I'm analyzing the following isometric immersion of $\mathbb H^2$ in $\mathbb R^\infty$ given by $f(x,y)=(x_1,x_2,\dots,x_{2m-1},x_{2m},\dots)$ with \begin{align}\label{5.1} x_{2m-1}=\operatorname{Re}\frac{(x+iy)^m}{\sqrt{m}},\quad x_{2m}=\operatorname{Im}\frac{(x+iy)^m}{\sqrt{m}},\quad m=1,2,\dots \end{align} I tried to check that it really is an isometric immersion, but I cannot calculate $f^*g_{\mathbb R^\infty}=\displaystyle\sum_{m=1}^\infty dx_m^2$ or give it shape, I have tried to do it by means of its polar representation but I have gotten confused without reaching anything concrete. Any ideas how to attack this problem?
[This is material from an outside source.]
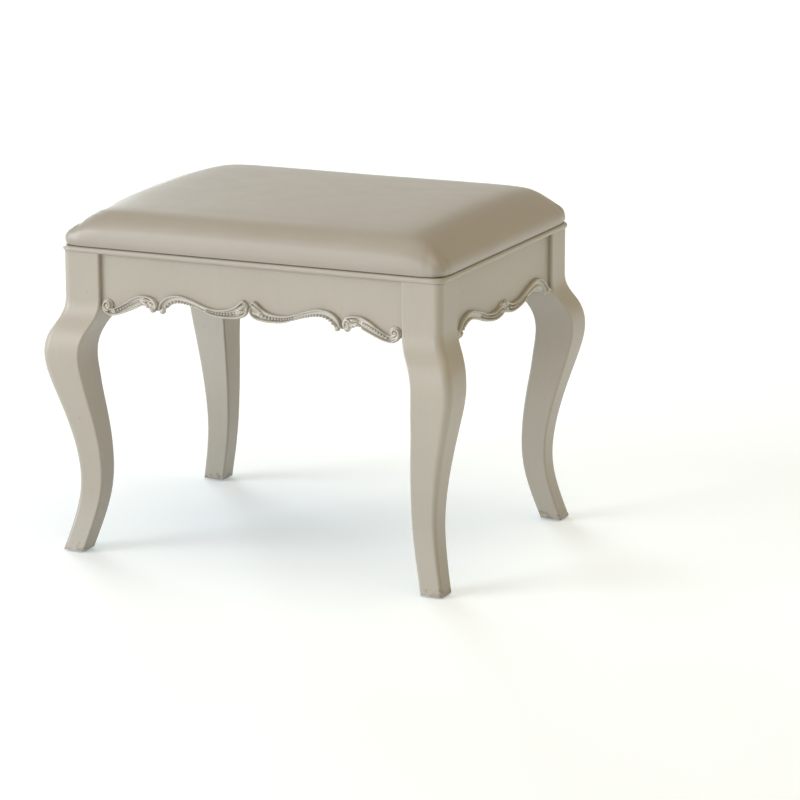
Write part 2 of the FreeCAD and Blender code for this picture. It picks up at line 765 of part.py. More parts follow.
def make_staples():
    """Staple crowns along the dust cover's four straight edges."""
    staples = []
    inset = size("rail_breadth") + size("dust_cover_gap") + size("staple_inset")
    half_x = value(RAIL_X) - inset
    half_y = value(RAIL_Y) - inset
    top = value(SEAT_BOTTOM) - size("dust_cover_thickness")
    pitch = size("staple_pitch")
    for across, along, turned in ((half_x, half_y, False), (half_y, half_x, True)):
        count = int((2 * across - 2 * size("dust_cover_chamfer")) / pitch)
        for step in range(count + 1):
            offset = (step - count / 2) * pitch
            for sign in (-1, 1):
                crown = doc.addObject("Part::Box", "staple_%d_%d_%d" % (turned, step, sign + 1))
                wire = "dimensions.staple_wire"
                crown.setExpression("Length", wire if turned else "dimensions.staple_crown")
                crown.setExpression("Width", "dimensions.staple_crown" if turned else wire)
                crown.setExpression("Height", wire)
                centre = Vector(sign * along, offset, top) if turned else Vector(offset, sign * along, top)
                half = Vector(size("staple_wire"), size("staple_crown"), 0) * 0.5
                if not turned:
                    half = Vector(half.y, half.x, 0)
                crown.Placement = Placement(centre - half - Vector(0, 0, size("staple_wire")), Rotation())
                staples.append(crown)
    add_group("dust_cover_staples", staples)


def check_and_write():
    """Refuse a failed object or an unsound shape, then write each sub-part to its own file."""
    doc.recompute()
    for item in doc.Objects:
        if "Invalid" in item.State or "Error" in item.State:
            raise RuntimeError("%s failed: %s" % (item.Label, item.State))
    for item in parts:
        if item.Shape.isNull() or not item.Shape.isValid() or not item.Shape.Solids:
            raise RuntimeError(item.Label + " is not a sound solid")
    os.makedirs("parts", exist_ok=True)
    for item in parts:
        item.Shape.exportStep("parts/%s.step" % item.Label)


for stool_corner in CORNERS:
    make_leg(stool_corner)
    make_corner_block(stool_corner)
for stool_side in SIDES:
    make_apron(stool_side)
    make_carving(stool_side)
    make_top_rail(stool_side)
make_seat_board()
make_seat_foam()
make_seat_cover()
make_dust_cover()
make_dowels()
make_bolts()
make_block_screws()
make_seat_screws()
make_glides()
make_staples()
check_and_write()
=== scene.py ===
import json
import math

import bmesh
import bpy
import numpy as np
from mathutils import Matrix, Vector


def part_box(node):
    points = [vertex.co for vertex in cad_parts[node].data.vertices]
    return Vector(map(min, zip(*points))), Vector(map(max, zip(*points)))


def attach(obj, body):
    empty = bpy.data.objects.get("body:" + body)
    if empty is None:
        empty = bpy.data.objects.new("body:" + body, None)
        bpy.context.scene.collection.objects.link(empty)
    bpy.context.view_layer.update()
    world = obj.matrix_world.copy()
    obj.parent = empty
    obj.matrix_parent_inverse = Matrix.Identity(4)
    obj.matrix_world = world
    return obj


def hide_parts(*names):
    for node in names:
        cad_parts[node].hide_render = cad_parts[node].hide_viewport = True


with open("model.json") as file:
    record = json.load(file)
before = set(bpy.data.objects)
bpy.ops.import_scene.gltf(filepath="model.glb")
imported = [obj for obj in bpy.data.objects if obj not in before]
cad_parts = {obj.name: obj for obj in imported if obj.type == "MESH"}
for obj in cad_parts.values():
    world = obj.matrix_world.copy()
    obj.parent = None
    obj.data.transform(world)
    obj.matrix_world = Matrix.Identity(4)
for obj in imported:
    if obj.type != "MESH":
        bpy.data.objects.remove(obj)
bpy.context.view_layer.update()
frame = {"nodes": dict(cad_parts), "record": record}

MM = 0.001

# Camera: the angles it looks from in degrees, its distance and aim in metres, and its lens in
# millimetres. It aims beside and below a point on the stool's middle line at the height given.
AZIMUTH = 24.33
ELEVATION = 13.6
DISTANCE = 4.557
AIM_HEIGHT = 0.225
AIM_RIGHT = 0.1028
AIM_DOWN = 0.0463
LENS = 159.9

# Cushion: its shape.
END_FULLNESS = 2.4 * MM     # how far its ends stand out of the seat's outline
FRONT_FULLNESS = 2.4 * MM   # how far its front and back stand out of the seat's outline
BORDER = 14 * MM            # height of the upright border above the seam
BORDER_RUN = 5 * MM         # how far in the border's rounded top reaches
END_RUN = 55 * MM           # how far in the shoulders at the ends reach
END_STEEPNESS = 2.2         # how steeply those shoulders start: 1 is a straight slope
FRONT_RUN = 34 * MM         # how far in the round shoulders at the front and back reach
CROWN_SHARE = 0.22          # share of the rise that is left for the crown between front and back
CORNER_FALL = 0.4           # share of the rise that is lost at the corners
SEAT_CORNER = 22 * MM       # radius of the outline's corners
SKIRT = 10 * MM             # how far the blank runs on below the seam before it is cut
TURN_IN = 8 * MM            # height over which the cover draws in to the seam
HEM = 30 * MM               # breadth of the hem under the board

# Cushion: how it is swollen as cloth.
VOXEL = 5 * MM              # size of its mesh
SHRINK = 3 * MM             # how far inside its final shape it starts
CLOTH_SLACK = 0.012         # how much longer than the shrunken shape the cloth may grow
SWELL_FRAMES = 20           # frames it is simulated for
SWELL_CAP = 1.1 * MM        # limit of the swelling that is kept
SPREAD_ROUNDS = 40          # rounds of averaging that even the swelling out

# Folds at each corner: their angle from the end's direction in degrees, their depth in millimetres
# (a bulge if negative) and their breadth in degrees.
CORNER_FOLDS = [(18, 3.2, 9), (70, 1.6, 8), (45, -0.9, 9)]
FOLD_RADIUS = 1.3 * SEAT_CORNER   # distance of the folds from the point they turn about
FOLD_REACH = 24 * MM              # how far either side of that distance they carry
FOLD_HEIGHT = 52 * MM             # height above the seam at which they have run out
BOARD_SHARE = 0.3                 # share of their depth that is left beside the board
BOARD_FADE = 7 * MM               # height above the board at which they are at their full depth

# Dust cover: stapled at even steps, tight at its edge and slack inside it.
DUST_CHAMFER = 75 * MM      # size of its cut corners
STAPLE_STEP = 60 * MM       # distance between staples
SLACK_RUN = 60 * MM         # how far in it goes slack
SLACK_DROP = 2.6 * MM       # how far it hangs in the middle
PUCKER_DEPTH = 0.18 * MM    # depth of the puckers between the staples
PUCKER_RUN = 28 * MM        # how far in the puckers carry
PUCKER_EDGE = 3 * MM        # breadth of the edge that stays flat

# Carving, in millimetres. A rim is its half breadth and its height out of the apron's face.
LOW_RIM = (2.0, 5.8)
HIGH_RIM = (1.5, 5.2)
CHANNEL_HEIGHT = 1.5        # height of the channel between the rims
EDGE_HEIGHT = 1.0           # height at which a rim starts at its ribbon's edge
SINK = 0.6                  # how far every shell runs into the apron
RIM_FADE = 0.04             # share of a ribbon over which its lower rim gives way to beads
END_TAPER = 0.02            # share of a ribbon over which each end tapers
BEAD_PROUDNESS = 1.75       # how far a bead stands out, in its radii
BEAD_PITCH = 2.15           # distance between beads, in their radii
ON_EDGE = 0.3               # beads nearer than this share to the lower edge take the rim's place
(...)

Here I leave the original document.
My attempt was (I know it is wrong but I tried to get to what is mentioned in the document, unfortunately I have not arrived):
Instead of taking real variable I take complex variable, that is let $z_m=\dfrac{z^m}{\sqrt{m}}$, donde $z_m=x_{2m-1}+ix_{2m}$. Then $dz_m=\sqrt{m}z^{m-1}dz$, thus \begin{align*} \sum_{m=1}^\infty dx_{m}^2&=\sum_{m=1}^\infty (dx_{2m-1}^2+dx_{2m}^2)\\ &=\sum_{m=1}^\infty dz_m^2\\ &=\sum_{m=1}^{\infty}mz^{2m-2}dz^2\\ &=\frac{dz^2}{z^2}\sum_{m=1}^{\infty}mz^{2m}\\ &=\frac{dz^2}{z^2(1-z^2)^2} \end{align*}